Tempat Menjemur Tembakau
Di dekat jalan raya, Bu Indah mengajak kami mampir ke rumah penduduk yang memproses tembakau hasil panen. Rupanya tembakau yang sudah dipanen kemudian ditentukan grade-nya, kemudian diperam (diimbon) di dalam ruangan yang tidak boleh kena angin atau panas, agar daun terfermentasi dan tumbuh jamur. Setelah terfermentasi dan warnanya kehitaman, daun dirajang halus, dicampur gula pasir, kemudian ditata pada irig untuk dijemur. Rajangan tembakau yang sudah kering kemudian dimasukkan ke dalam keranjang berkapasitas 40-50 kg, untuk kemudian diserahkan kepada pabrik rokok. Harga keranjangnya sendiri kurang lebih Rp 200.000 per keranjang, sedangkan harga tembakau rata-rata antara Rp 50.000-90.000 per kg, sehingga 1 keranjang penuh tembakau dapat mencapai harga Rp 4.500.000,-

Mbak Penjual Nasi Jagung di Pasar Entho
Perjalanan mengejar sunset pagi ini “berakhir” di Pasar Entho, yang dikenal sebagai pusat jajanan tradisional di Kecamatan Parakan. Untuk sarapan pagi, bu Indah menyarankan kami mencoba nasi jagung.

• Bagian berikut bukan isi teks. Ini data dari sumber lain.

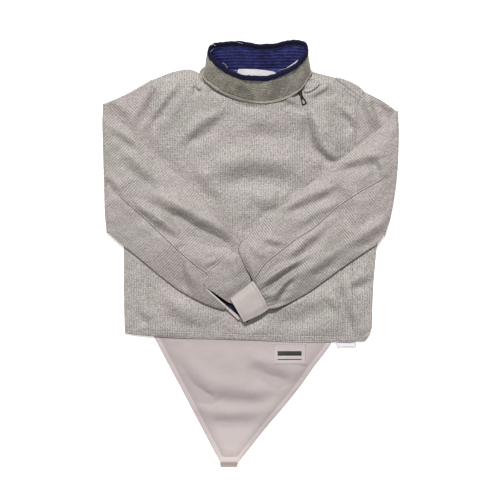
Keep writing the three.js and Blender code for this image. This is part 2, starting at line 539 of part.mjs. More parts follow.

Bayangan saya, yang namanya nasi jagung itu bertekstur kasar dengan ada bulir-bulir jagung diantaranya. Ternyata salah besar! Nasi jagung yang kami santap justru bertekstur sangat halus, lebih halus daripada ampas kelapa. Belum lagi jajanan pasar lainnya, rasanya tidak kepengen pergi sebelum memborong semua jajan pasar di pasar tersebut.